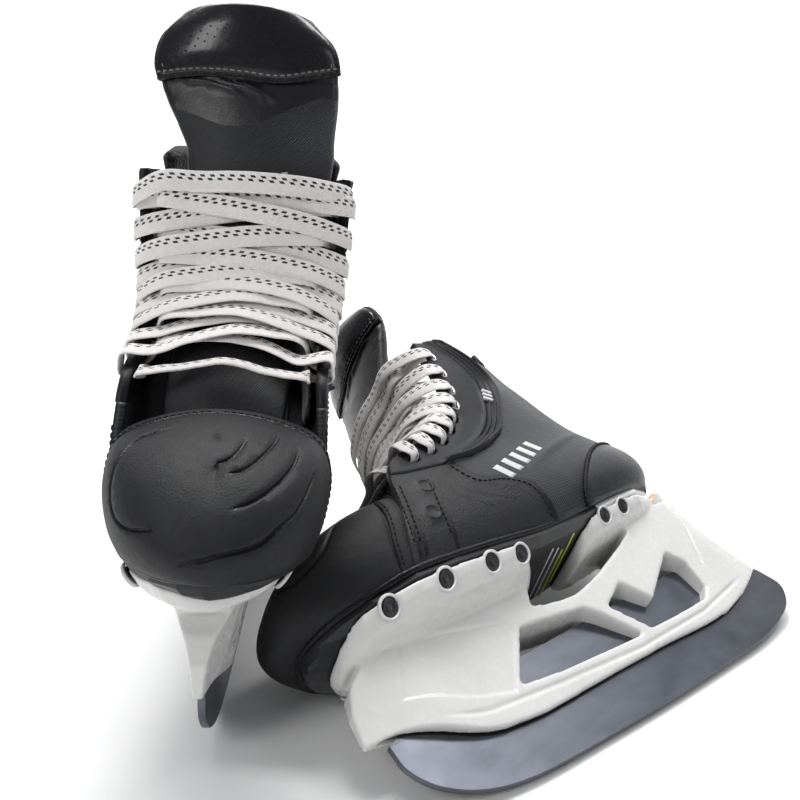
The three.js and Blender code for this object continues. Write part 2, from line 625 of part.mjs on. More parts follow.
// ---------------------------------------------------------------- one skate
const FINISH = {
  toe_cap: [0x17181a, 0.55, 0], quarter_shell: [0x1d1e21, 0.5, 0], eyestay_lateral: [0x121315, 0.6, 0],
  eyestay_medial: [0x121315, 0.6, 0], heel_counter: [0x1b1c20, 0.4, 0], liner: [0x0f0f10, 0.95, 0],
  tendon_guard: [0x151618, 0.6, 0], outsole: [0x0c0c0d, 0.5, 0], heel_wedge: [0xd9dbd8, 0.4, 0],
  footbed: [0x3a3c3f, 0.9, 0], tongue_lower: [0x141416, 0.5, 0], tongue_top: [0x141416, 0.45, 0],
  holder: [0xe6e7e3, 0.3, 0], blade: [0x6d7078, 0.3, 1], lock_hook: [0x8d9096, 0.4, 1],
  release_bolt: [0xc9714a, 0.3, 1], lace: [0xd8d4cc, 0.9, 0], rivet: [0x46484c, 0.45, 1],
};

function skatePieces() {
  const half = RUNNER_THICKNESS / 2;
  const seats = rivetSeats();
  const { outsole, heel_wedge } = outsoleAndWedge();
  return {
    toe_cap: toeDome(0, 0, 0).subtract(toeDome(TOE_CAP_THICKNESS, 8, 6)),
    ...bootWallPieces(),
    liner: liner(),
    tendon_guard: tendonGuard(),
    outsole: outsole.subtract(seats),
    heel_wedge: heel_wedge.subtract(seats),
    footbed: footbed(),
    tongue_lower: tonguePad(TONGUE_LINE, lowerTongueWidth, () => TONGUE_SAG),
    tongue_top: tonguePad(TONGUE_TOP_LINE, upperTongueWidth, (z) => lerp(TONGUE_SAG, 11, (z - 247) / 69)),
    holder: holder(outsole.add(heel_wedge), seats),
    blade: plate(RUNNER_OUTLINE, -half, half),
    lock_hook: plate(HOOK_OUTLINE, -half, half),
    release_bolt: releaseBolt(),
    lace: lace(),
    ...rivets(),
  };
}

function skate(prefix, pieces, place, mirrored) {
  const group = new THREE.Group();
  for (const [name, manifold] of Object.entries(pieces)) {
    const [color, roughness, metalness] = FINISH[name] ?? FINISH.rivet;
    const material = new THREE.MeshStandardMaterial({ color, roughness, metalness });
    const mesh = new THREE.Mesh(geometryOf(manifold), material);
    mesh.name = `${prefix}_${name}`;
    group.add(mesh);
  }
  const rolled = new THREE.Group();
  rolled.rotation.x = rad(place.roll);
  if (mirrored) group.scale.y = -1;
  rolled.add(group);
  const placed = new THREE.Group();
  placed.add(rolled);
  placed.rotation.z = rad(place.heading);
  placed.position.set(place.x, place.y, 0);
  return placed;
}

// Sets a skate down on the floor.
function restOnFloor(object) {
  object.updateMatrixWorld(true);
  object.position.z -= new THREE.Box3().setFromObject(object, true).min.z;
  return object;
}

const pieces = skatePieces();
const pair = new THREE.Group();
pair.add(restOnFloor(skate("left", pieces, LEFT_PLACE, false)));
pair.add(restOnFloor(skate("right", pieces, RIGHT_PLACE, true)));
pair.updateMatrixWorld(true);
const middle = new THREE.Box3().setFromObject(pair, true).getCenter(V(0, 0, 0));
pair.position.set(-middle.x, -middle.y, 0);

export default pair;
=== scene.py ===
"""A pair of ice hockey skates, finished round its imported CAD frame.

Each skate is shaped in its own frame, in millimetres: x towards the toe, y towards the little toe (lateral),
z up, with the origin on the ice under the middle of the foot. The right skate is the left one's mirror image.
"""

import json
import math

import bmesh
import bpy
import numpy as np
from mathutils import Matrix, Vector
from mathutils.geometry import delaunay_2d_cdt
from mathutils.kdtree import KDTree


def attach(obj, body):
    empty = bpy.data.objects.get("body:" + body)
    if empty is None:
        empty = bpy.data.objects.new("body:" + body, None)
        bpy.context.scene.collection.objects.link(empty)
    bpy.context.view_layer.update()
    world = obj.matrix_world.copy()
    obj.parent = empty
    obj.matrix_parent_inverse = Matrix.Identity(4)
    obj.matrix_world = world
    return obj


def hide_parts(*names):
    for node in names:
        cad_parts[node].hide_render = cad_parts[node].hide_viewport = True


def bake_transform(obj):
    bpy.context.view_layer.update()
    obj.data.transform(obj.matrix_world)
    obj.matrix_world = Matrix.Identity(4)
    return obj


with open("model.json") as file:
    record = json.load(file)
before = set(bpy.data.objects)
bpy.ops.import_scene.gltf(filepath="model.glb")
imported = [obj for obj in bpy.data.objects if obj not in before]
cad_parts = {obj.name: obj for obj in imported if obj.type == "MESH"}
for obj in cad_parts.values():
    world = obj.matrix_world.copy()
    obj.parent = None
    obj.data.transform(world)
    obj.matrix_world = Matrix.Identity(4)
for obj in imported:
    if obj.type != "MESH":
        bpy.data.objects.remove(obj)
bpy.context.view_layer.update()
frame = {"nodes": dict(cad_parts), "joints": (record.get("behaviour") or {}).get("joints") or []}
JOINTS = {joint["name"]: joint for joint in frame["joints"]}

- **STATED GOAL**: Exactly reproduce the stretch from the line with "const pieces = skatePieces();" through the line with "imported = [obj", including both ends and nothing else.

- **ANSWER IN FULL**:
const pieces = skatePieces();
const pair = new THREE.Group();
pair.add(restOnFloor(skate("left", pieces, LEFT_PLACE, false)));
pair.add(restOnFloor(skate("right", pieces, RIGHT_PLACE, true)));
pair.updateMatrixWorld(true);
const middle = new THREE.Box3().setFromObject(pair, true).getCenter(V(0, 0, 0));
pair.position.set(-middle.x, -middle.y, 0);

export default pair;
=== scene.py ===
"""A pair of ice hockey skates, finished round its imported CAD frame.

Each skate is shaped in its own frame, in millimetres: x towards the toe, y towards the little toe (lateral),
z up, with the origin on the ice under the middle of the foot. The right skate is the left one's mirror image.
"""

import json
import math

import bmesh
import bpy
import numpy as np
from mathutils import Matrix, Vector
from mathutils.geometry import delaunay_2d_cdt
from mathutils.kdtree import KDTree


def attach(obj, body):
    empty = bpy.data.objects.get("body:" + body)
    if empty is None:
        empty = bpy.data.objects.new("body:" + body, None)
        bpy.context.scene.collection.objects.link(empty)
    bpy.context.view_layer.update()
    world = obj.matrix_world.copy()
    obj.parent = empty
    obj.matrix_parent_inverse = Matrix.Identity(4)
    obj.matrix_world = world
    return obj


def hide_parts(*names):
    for node in names:
        cad_parts[node].hide_render = cad_parts[node].hide_viewport = True


def bake_transform(obj):
    bpy.context.view_layer.update()
    obj.data.transform(obj.matrix_world)
    obj.matrix_world = Matrix.Identity(4)
    return obj


with open("model.json") as file:
    record = json.load(file)
before = set(bpy.data.objects)
bpy.ops.import_scene.gltf(filepath="model.glb")
imported = [obj for obj in bpy.data.objects if obj not in before]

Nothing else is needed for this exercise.